The last thing I’ll mention is this: you’ve traveled with me everywhere! I have a pendant where I keep a small piece of you inside of me, and you’ve been photographed on Time Square, the State Farm competition, Canada, Nashville, New York, Wisconsin, Texas — the list goes on! Every time I put my necklace on, I take a little piece of you with me everywhere I go. Dad gave me a little piece of him too (a little viking frog necklace, of course :)). I hope you’ve enjoyed the journey as much as I have, because we’re just getting started.
Sincerely,
Your eldest, Valkyrie ❤

CONCLUSION
I feel old.
The last few days have felt so magical. I had the best weekend with my boyfriend Som who came to Vegas to stay with me for a few days. We ate out, stayed in, watched our favorite shows, played our favorite games, went out for my first legal drink, and that’s really where a lot of this comes to a close.
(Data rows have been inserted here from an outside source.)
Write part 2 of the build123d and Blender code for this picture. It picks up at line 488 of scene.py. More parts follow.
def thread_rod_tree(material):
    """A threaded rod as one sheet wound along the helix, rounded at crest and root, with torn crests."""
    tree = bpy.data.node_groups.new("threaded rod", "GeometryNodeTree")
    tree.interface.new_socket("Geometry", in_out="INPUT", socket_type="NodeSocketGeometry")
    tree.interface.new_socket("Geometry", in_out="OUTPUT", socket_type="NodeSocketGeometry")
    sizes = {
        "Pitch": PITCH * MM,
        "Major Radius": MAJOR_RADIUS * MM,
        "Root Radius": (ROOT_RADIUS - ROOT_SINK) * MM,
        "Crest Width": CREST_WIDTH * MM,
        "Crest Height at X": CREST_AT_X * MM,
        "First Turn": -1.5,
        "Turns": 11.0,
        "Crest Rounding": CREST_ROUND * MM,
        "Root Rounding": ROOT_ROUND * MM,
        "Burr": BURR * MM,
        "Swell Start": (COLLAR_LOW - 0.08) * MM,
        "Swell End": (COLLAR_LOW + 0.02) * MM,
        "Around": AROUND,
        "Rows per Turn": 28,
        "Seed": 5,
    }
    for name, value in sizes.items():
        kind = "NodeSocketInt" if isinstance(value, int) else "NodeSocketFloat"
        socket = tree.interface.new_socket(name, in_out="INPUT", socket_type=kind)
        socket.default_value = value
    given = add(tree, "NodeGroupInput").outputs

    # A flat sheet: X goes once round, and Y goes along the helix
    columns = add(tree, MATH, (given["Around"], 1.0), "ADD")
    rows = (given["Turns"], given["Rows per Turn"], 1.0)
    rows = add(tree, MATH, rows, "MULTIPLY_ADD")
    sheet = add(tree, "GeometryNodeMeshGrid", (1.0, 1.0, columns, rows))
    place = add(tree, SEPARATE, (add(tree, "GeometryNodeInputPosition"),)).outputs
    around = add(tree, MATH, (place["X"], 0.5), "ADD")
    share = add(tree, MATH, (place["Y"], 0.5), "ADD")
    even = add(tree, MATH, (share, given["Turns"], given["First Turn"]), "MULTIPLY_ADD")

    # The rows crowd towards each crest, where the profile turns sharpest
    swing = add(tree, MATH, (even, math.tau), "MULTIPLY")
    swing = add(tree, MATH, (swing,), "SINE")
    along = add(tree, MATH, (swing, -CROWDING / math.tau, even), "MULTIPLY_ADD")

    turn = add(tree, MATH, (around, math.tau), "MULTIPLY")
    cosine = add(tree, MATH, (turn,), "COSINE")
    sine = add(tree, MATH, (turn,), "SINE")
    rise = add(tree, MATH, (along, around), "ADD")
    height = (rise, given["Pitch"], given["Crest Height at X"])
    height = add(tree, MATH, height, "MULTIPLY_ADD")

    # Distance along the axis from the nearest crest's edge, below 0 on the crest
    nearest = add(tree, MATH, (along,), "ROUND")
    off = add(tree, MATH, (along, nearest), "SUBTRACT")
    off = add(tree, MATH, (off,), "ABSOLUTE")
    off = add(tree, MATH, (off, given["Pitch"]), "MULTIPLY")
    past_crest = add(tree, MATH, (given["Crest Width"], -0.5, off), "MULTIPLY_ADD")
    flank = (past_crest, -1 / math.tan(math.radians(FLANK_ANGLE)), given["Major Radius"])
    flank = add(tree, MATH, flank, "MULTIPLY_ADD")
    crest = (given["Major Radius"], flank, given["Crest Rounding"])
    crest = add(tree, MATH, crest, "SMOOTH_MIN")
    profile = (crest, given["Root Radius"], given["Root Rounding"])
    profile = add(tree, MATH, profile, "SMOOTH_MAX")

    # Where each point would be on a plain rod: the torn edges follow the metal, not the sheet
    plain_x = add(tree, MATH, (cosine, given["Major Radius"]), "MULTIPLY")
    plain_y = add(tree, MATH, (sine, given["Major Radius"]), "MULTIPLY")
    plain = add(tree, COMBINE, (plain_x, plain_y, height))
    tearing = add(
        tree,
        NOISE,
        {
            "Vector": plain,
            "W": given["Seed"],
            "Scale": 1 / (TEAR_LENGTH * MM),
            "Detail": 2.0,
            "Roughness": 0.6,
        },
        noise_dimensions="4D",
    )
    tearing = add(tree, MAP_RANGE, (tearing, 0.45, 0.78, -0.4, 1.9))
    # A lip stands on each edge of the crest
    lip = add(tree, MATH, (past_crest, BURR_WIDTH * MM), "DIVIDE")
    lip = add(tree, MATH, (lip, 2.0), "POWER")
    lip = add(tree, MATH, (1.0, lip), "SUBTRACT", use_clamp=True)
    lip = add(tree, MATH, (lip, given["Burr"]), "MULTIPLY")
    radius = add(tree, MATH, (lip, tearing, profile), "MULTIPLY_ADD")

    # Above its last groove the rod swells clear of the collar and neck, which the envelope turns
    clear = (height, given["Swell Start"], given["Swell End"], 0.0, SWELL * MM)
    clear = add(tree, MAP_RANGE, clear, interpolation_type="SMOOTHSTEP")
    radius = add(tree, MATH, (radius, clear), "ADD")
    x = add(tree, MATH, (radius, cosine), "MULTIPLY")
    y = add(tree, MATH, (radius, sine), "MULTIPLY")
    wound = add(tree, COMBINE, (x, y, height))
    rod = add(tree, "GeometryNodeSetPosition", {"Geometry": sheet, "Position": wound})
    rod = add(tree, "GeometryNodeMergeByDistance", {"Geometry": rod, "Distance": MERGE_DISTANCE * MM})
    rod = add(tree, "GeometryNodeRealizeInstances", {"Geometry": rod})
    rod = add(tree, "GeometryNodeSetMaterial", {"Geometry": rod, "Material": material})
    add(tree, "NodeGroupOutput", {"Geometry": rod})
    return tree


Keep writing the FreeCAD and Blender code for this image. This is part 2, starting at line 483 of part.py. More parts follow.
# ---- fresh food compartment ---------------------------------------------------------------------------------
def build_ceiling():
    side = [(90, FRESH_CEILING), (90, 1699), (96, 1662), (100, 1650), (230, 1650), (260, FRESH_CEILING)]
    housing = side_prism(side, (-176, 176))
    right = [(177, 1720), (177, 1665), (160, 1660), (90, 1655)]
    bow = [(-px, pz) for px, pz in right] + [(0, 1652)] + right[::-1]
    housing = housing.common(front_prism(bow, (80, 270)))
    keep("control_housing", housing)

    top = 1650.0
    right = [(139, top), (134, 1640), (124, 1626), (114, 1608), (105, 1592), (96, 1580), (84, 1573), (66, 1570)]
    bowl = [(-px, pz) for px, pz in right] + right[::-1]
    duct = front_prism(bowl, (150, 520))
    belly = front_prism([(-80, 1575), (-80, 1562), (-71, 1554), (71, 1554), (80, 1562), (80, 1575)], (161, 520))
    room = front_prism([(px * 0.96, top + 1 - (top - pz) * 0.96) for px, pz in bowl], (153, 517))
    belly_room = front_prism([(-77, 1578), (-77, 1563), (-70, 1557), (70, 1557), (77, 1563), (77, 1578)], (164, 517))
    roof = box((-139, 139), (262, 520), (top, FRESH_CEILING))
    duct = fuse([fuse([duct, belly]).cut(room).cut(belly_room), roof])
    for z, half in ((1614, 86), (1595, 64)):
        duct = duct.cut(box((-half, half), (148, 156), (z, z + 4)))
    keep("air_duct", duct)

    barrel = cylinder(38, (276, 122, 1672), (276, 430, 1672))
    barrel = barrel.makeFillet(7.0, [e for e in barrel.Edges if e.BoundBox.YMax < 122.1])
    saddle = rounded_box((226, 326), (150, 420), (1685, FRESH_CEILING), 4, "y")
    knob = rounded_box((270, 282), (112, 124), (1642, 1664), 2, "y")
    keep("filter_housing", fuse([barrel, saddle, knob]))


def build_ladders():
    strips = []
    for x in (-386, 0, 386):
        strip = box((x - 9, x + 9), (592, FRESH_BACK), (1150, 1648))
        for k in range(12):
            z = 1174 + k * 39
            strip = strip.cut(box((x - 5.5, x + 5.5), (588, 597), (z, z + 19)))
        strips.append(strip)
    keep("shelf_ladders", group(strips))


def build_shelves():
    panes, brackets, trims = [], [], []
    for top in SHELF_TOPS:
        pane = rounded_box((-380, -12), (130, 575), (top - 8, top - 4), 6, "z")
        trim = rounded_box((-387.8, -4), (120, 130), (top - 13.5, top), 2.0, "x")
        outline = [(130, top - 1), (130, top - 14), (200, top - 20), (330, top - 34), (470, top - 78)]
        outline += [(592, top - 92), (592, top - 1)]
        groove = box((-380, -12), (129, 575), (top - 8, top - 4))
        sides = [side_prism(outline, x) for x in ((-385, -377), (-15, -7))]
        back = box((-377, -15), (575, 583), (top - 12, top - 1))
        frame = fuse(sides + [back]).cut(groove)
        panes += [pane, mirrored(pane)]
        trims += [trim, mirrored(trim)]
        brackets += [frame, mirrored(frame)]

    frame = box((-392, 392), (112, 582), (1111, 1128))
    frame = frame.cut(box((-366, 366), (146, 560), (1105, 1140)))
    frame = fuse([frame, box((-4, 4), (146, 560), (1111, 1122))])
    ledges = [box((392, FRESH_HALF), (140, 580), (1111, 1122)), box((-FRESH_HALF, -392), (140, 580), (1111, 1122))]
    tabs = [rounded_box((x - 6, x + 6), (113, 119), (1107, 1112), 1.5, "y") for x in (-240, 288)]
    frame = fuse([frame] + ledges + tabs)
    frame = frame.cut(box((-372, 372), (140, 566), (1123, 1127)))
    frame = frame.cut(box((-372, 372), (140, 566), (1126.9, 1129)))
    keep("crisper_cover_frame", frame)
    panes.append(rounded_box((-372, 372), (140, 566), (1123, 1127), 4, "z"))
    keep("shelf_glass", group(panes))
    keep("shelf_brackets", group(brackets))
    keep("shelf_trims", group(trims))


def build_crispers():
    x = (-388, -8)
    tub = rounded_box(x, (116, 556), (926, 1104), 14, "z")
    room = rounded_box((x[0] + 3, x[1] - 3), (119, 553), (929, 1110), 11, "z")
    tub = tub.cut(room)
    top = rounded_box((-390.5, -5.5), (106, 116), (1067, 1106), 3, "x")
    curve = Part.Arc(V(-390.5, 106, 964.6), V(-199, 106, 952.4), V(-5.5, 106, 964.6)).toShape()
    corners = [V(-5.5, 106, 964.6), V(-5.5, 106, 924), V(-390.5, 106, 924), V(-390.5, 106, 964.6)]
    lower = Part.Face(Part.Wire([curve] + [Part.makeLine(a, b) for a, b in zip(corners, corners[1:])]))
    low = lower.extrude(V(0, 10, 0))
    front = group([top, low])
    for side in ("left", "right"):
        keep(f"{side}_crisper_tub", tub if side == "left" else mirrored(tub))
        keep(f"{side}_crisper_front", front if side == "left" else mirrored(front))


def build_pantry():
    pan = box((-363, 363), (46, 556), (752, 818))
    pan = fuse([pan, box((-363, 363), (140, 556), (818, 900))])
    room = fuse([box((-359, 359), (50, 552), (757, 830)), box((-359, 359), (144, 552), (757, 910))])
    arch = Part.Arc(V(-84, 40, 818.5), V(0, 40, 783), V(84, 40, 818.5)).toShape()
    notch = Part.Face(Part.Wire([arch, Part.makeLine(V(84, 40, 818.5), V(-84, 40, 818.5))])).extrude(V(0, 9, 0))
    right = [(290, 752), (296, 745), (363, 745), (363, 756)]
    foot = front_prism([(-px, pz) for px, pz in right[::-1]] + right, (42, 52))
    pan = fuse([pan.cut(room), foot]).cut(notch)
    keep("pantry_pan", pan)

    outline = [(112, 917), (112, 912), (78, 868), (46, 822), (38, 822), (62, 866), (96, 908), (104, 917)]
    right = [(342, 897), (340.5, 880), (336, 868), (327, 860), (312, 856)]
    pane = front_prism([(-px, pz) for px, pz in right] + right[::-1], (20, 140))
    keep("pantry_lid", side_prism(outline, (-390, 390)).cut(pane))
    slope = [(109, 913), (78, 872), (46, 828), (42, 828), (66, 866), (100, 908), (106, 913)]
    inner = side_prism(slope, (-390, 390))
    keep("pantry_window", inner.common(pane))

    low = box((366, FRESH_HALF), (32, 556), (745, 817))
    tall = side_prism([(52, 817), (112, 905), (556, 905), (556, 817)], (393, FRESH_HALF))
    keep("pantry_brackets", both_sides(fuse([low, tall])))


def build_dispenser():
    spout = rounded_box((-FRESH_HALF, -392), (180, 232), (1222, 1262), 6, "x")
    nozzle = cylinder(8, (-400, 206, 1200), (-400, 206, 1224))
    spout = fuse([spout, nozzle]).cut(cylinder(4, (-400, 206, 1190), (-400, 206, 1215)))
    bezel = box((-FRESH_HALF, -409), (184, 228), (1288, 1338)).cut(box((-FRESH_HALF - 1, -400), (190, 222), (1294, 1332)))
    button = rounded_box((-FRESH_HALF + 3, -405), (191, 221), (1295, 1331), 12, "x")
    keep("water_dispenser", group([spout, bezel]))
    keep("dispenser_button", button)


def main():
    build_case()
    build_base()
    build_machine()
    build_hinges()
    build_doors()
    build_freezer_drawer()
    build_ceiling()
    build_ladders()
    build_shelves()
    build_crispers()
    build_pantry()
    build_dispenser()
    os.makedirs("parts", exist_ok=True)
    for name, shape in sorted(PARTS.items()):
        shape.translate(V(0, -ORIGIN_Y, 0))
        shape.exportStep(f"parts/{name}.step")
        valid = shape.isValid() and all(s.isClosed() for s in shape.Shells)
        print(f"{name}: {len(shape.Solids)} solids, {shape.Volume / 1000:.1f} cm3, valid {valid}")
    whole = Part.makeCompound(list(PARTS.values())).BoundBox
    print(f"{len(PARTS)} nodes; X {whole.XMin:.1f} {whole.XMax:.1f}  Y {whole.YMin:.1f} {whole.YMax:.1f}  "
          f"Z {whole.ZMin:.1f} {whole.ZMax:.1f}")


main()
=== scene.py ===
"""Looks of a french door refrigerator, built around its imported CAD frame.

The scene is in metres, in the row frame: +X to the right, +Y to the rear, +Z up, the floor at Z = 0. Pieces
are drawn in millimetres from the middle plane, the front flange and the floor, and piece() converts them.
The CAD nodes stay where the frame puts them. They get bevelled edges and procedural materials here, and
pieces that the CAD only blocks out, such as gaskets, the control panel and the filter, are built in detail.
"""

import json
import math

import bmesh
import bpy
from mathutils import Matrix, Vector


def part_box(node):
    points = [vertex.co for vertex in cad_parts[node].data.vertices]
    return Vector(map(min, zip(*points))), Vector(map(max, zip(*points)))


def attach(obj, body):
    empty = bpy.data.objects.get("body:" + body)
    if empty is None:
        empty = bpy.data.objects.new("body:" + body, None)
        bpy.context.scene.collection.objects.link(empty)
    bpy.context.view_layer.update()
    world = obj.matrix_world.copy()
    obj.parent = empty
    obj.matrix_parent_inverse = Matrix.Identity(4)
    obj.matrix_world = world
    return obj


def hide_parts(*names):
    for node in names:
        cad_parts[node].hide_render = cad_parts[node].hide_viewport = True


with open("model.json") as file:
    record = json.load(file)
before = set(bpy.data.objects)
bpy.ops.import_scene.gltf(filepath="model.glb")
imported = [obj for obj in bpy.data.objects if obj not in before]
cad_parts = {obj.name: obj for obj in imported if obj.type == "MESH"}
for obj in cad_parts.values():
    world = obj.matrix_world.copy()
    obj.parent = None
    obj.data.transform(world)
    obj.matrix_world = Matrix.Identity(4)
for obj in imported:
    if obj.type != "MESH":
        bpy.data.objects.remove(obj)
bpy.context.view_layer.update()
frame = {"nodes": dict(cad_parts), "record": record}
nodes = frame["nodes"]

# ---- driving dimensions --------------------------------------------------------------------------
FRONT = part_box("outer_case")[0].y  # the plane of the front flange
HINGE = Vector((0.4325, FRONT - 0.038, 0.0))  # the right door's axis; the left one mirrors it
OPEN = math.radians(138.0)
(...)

I no longer feel any sense of anxiety walking into a bar. Why would I? If they ID me, there isn’t really anything stopping me any more. When I went into this week, I imagined I would just feel relieved about it, but there’s a part of me that feels less excited. Don’t get me wrong, I will absolutely have fun going out and partying and not having to worry and getting to buy wine as gifts for people (personal favorite of mine). I want to focus on just living that life for a while and not having to stay behind or get worried whenever someone asks about my age in a crowded room.
This is change and change is normal, as cliche as that sounds. I’m not special, but that means that I can relate to everyone, and I know there are a ton of people that will relate to this. This has been the most chaotic and rewarding year of my life and I feel so lucky that Som’s family has welcomed me into their lives, that my friends have allowed me to step into theirs, that my dad and sisters shower me with love, that I’m building the life that I’ve dreamed.
Feel free to play the My Little Pony theme song. I think we’ve all earned it as an outro to 2024.